All-mutant counts file

This file has the prefix specified by outprefix followed by the suffix _allmutcounts.txt. This file is in the format of a Deep mutational scanning counts file files. The mutation counts here include all mutations at all sites.

In other words, a sequence with a single mutation GGC31AGT contributes a count of a mutation to AGT at site 31 and a wildtype count at all other positions. A wildtype sequence contributes a wildtype count at all positions. A double mutant GAG40ATT,AAA46AAT contributes a count of a mutation to ATT at site 40, a mutation to AAT at site 46, and a wildtype count at all other positions.

This file is suitable for use by dms_inferprefs or dms_inferdiffprefs only if your library consists of singly and multiply mutated clones with a Poisson distribution of the number of mutations per clone. If your library is all single mutants, you should use the Single-mutant counts file instead.

Variant counts file

This file has the prefix specified by outprefix followed by the suffix _variantcounts.txt.
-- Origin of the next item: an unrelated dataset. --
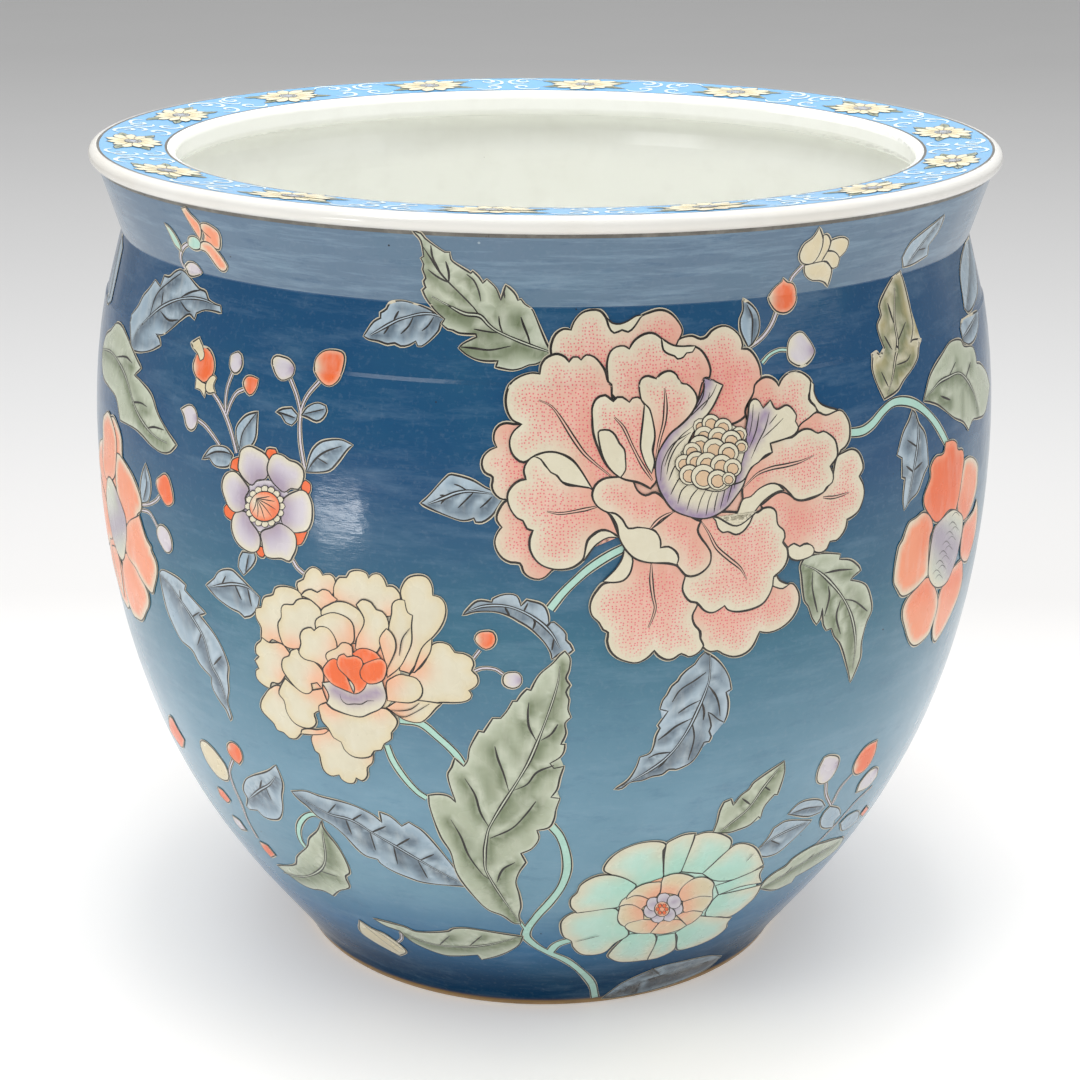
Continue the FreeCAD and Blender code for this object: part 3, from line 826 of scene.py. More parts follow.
# ---- the painting, in pixels of the photograph ---------------------------------------------------
PINK_PEONY = {
    "ground": ("ground", "628,480 12,-40 28,-35 32,-10 45,5 45,30 10,40 -10,35 -45,30 -45,0 -50,-15"),
    "left_outer": ("blush", """514,424 -7,-1 -7,2 -5,6 -1,9 3,7 -7,3 -6,6 -2,8 3,8 8,5 -1,8 2,7 6,6 7,1 33,-9
    10,-40 -20,-25"""),
    "lower_left_outer": ("blush", """507,500 -9,12 -1,8 5,7 -4,5 -3,9 2,9 6,8 8,4 9,1 4,9 6,5 9,2 7,-3 5,-5
    39,-31 -30,-40 -30,-5"""),
    "top_left": ("blush", """551,352 1,-10 4,-8 8,-5 7,1 3,-8 8,-9 10,-3 8,1 6,7 3,9 5,6 8,-3 6,2 6,-5 6,-10
    8,-4 11,-3 9,2 8,7 6,11 -2,7 -4,8 -16,40 -60,5 -40,-15"""),
    "top_fold": ("cream", "607,318 5,5 8,1 8,-3 8,-5 7,-1 -3,3 -6,9 -6,5 -6,-2 -8,3 -5,-6"),
    "upper_right": ("blush", """676,345 2,-5 6,-3 8,-1 8,3 6,-2 5,-6 7,-4 7,-1 7,3 7,7 3,9 -1,4 6,0 5,4 5,8
    3,11 -2,10 -18,38 -40,0 -30,-40"""),
    "far_right_top": ("blush", """753,392 1,-7 6,-6 5,-2 6,1 5,4 2,4 2,-5 5,-6 7,-3 7,0 7,4 4,5 0,7 -2,11
    8,11 -8,30 -38,5 -25,-30"""),
    "far_right_fold": ("cream", "810,381 3,3 0,7 3,8 6,6 16,5 -6,3 -7,2 -7,-3 -4,-7 -5,-6"),
    "far_right": ("blush", """816,412 9,3 14,-5 5,4 4,8 1,9 -1,9 -4,7 -4,3 -4,7 -16,-2 -20,-15 -3,-10 3,-6
    8,-6"""),
    "bottom_right": ("blush", """697,603 -4,7 -1,8 3,8 5,5 0,9 3,7 7,4 7,-1 5,3 10,3 10,-2 9,-7 8,-16 7,1
    9,-2 10,-6 8,-9 5,-12 0,-10 -4,-8 -4,-2 -10,5 -9,-4 -16,1 -35,10"""),
    "bottom_right_fold": ("cream", "772,577 4,-2 3,5 9,4 -6,4 -6,-1 -5,-3"),
    "bottom": ("blush", """632,556 0,9 -3,9 -7,6 -18,3 -7,7 -5,8 -2,8 2,9 7,7 4,7 5,3 -1,8 3,10 7,7 10,4 10,1
    10,-5 7,-7 4,5 8,4 7,-1 8,-5 7,3 7,-2 6,-5 2,-4 -3,-7 -1,-8 -5,-6 -2,-9 5,-13 -12,-27 -9,-10 -26,-3
    -10,-2"""),
    "bottom_fold": ("cream", "624,549 -2,9 -6,10 -13,13 10,1 10,-2 6,-6 3,-9 0,-8"),
    "right_outer": ("blush", """836,457 7,-5 8,-3 6,3 4,8 1,8 -4,8 4,8 1,9 -2,9 -4,9 -7,6 -4,2 -1,7 -4,8 -6,6
    -6,1 -3,7 -6,4 -7,-1 -7,-8 -11,5 -8,-1 -27,-42 20,-13 20,8 22,-8 9,-14"""),
    "right_tuck": ("cream", "787,547 6,-4 6,3 4,-2 6,0 4,4 -1,6 -7,4 -8,2 -7,-2 -3,-5"),
    "lower_right": ("rose", """757,512 5,-4 8,-1 5,4 2,13 6,6 1,7 -2,5 4,5 1,9 -3,9 -6,7 -5,4 -1,8 -3,9 -6,9
    -8,5 -10,3 -10,1 -8,-2 -3,-4 -4,3 -8,4 -8,-2 -8,-8 -6,-1 -5,-5 -3,-8 3,-13 9,0 8,-4 6,-8 2,-10
    -4,-8 -6,-9 -3,-8 3,-8 11,-8"""),
    "upper_middle": ("rose", """607,372 0,-10 3,-10 6,-5 8,-1 5,3 4,-7 7,-6 8,-3 7,1 13,10 9,3 13,-1 9,3 7,9
    4,12 -1,8 -6,1 -13,31 -50,0 -28,-15"""),
    "upper_middle_fold": ("cream", "661,338 7,5 8,3 19,0 -3,6 -6,1 -3,4 -6,2 -3,-3 -6,-2 -5,-4"),
    "upper_left": ("rose", """522,424 -9,-4 -5,-8 -2,-10 1,-10 3,-7 6,-6 8,-4 9,-2 7,1 1,-8 4,-7 7,-4 6,-1
    7,3 4,5 4,-5 5,0 3,3 5,-5 8,2 6,6 5,8 3,11 3,3 1,13 13,32 -5,50 -28,9 -17,-27 -9,-7 -11,-3 -10,0
    -9,3 -12,7 -8,-4 -5,-8 -1,-10 4,-9"""),
    "left": ("rose", """526,479 -6,1 -7,5 -5,8 0,8 4,10 6,7 5,2 4,8 6,2 -3,8 0,10 4,9 7,7 10,4 11,1 10,-2
    8,-5 4,-5 3,-17 5,-6 6,-4 7,-1 14,7 -9,-21 -10,-10 -8,-16 -9,-3 -17,-2 -10,-10 -10,-8 -6,-8 -6,-2
    -7,6 -3,8"""),
    "left_fold": ("cream", "534,456 11,-4 11,0 10,4 10,8 16,24 -29,-6 -6,-7 -6,-3 -10,-13"),
    "left_under_fold": ("cream", "584,557 4,-17 6,-6 7,-4 9,1 8,6 -10,0 -8,4 -6,5 -10,14"),
    "right_middle": ("rose", """791,437 6,-5 6,-3 6,0 8,4 5,-2 6,3 6,6 2,8 0,8 -7,10 3,8 -1,8 -6,5 -3,5 -14,6
    -8,2 -7,-2 -4,-5 -11,-9 -13,3 -10,9 -13,4 0,-13 9,-20 20,-15 -3,-5 2,-6"""),
    "right_fold": ("cream", """717,517 8,0 10,-3 7,-15 8,-3 6,-6 6,-4 8,-3 7,1 6,6 -6,1 -9,5 -8,7 -12,15 -8,6
    -8,1 -7,-4"""),
    "right_under_fold": ("cream", "711,516 4,4 2,7 5,5 5,-1 8,3 7,-3 7,-9 3,-7 5,-5 -17,14 -8,1 -15,-8"),
    "centre_lower": ("rose", """673,511 27,10 -3,8 3,8 6,8 4,8 -1,10 -7,8 -8,4 -8,0 -6,-6 -4,-6 2,-6 -2,-6
    -8,-5 -8,1 -1,-9 -4,-7 -5,-3"""),
    "centre_left": ("rose", """592,495 3,-10 7,-6 8,-2 15,0 7,3 5,10 8,5 10,-3 13,11 5,8 -23,17 -13,-1 -9,1
    -6,-9 -7,-6 -7,-1 -8,-4 -5,-5"""),
    "centre_fold": ("cream", """608,512 7,1 7,6 6,9 9,-1 11,1 8,4 4,8 0,7 8,-1 7,5 3,7 -2,6 -8,-2 -18,0
    -10,-2 -8,-4 -8,-9 -5,-10 -2,-12 -5,-9"""),
    "inner_left": ("rose", """592,416 0,-8 3,-8 5,-4 5,-1 8,6 4,-4 5,0 7,5 3,-4 5,-1 13,9 8,24 0,25 -2,25
    -6,8 -12,-6 -16,-4 -15,-12 -9,-18 -5,-16"""),
    "inner_right": ("rose", """641,400 -2,-10 0,-6 3,-6 6,-2 8,3 3,-4 5,-3 6,-1 6,4 4,8 6,1 6,5 4,7 0,8 -8,13
    -20,19 -8,14 -5,20 -3,-15 2,-15 0,-10 -5,-21 -5,-5"""),
    "inner_right_fold": ("cream", "644,404 5,5 5,21 0,10 -2,9 2,13 -3,11 -5,-8 -4,-10 -2,-10 3,-30"),
    "inner_left_fold": ("cream", "598,432 2,-2 9,0 6,5 4,8 5,6 1,9 0,12 -5,7 -6,-4 -7,-8 -5,-10 -3,-13"),
    "cup": ("violet", """703,379 10,2 9,4 -11,23 -17,22 -7,14 -2,12 37,6 18,-10 10,-12 7,4 -5,11 -10,30 -7,11
    -10,12 -13,8 -12,2 -15,-3 -13,-6 -8,-10 -6,-12 -3,-15 1,-14 5,-12 9,-13 10,-8 10,-10 6,-11 7,-16"""),
    "cup_right": ("violet", """757,400 5,8 7,-8 6,9 11,-4 9,10 -1,6 3,6 -4,7 -8,4 -16,5 2,9 -7,3 -7,7 -7,5
    -8,13 -15,5 8,-13 12,-57 1,-11 4,-5"""),
}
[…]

After a header line beginning with #, each line has three space-delimited entries:

  • The number of counts for a barcode (including barcodes with no counts).
  • The barcode itself.
  • The mutations separated by a comma but no space, or no_mutations if there are no mutations.

Here are a few example lines:

#COUNTS BARCODE MUTATIONS
5 TTACCATG no_mutations
3 GATACATG GGA31GCT
1 ATACCGAT GGA10AAA,ATA22GTG
0 CCATAGAT no_mutations

Read statistics file

This file has the prefix specified by outprefix followed by the suffix _stats.txt.

It gives the fate of all the read pairs in r1files and r2files.

It has the following format (although the lines can be in an arbitrary order):

nreads = 1000
nfiltered = 10
nlowquality = 47
nmismatches = 50
nunrecognized = 43
nretained = 850
n0mut = 250
n1mut = 309
n2mut = 191
n3mut = 73
n4mut = 20
n5mut = 6
n6mut = 1

The meanings are:

  • nreads is the total number of read pairs
  • nfiltered is the number removed by the Illumina quality filter
  • nlowquality is the number that fail to meet the quality filter specified by --minquality
  • nmismatches is the number that fail because they are mismatched at one or more positions.
  • nunrecognized is the number of barcodes that don’t match one of the subassembled ones present in subassembled.
  • nretained is the number retained.
  • The retained reads are then further categorized by how many mutations they have, giving n0mut, n1mut, etc for reads that map to unmutated, singly mutated, etc variants.
  • If --purgefrac is nonzero, then there is also a key nrandomlypurged indicating the number of reads purged.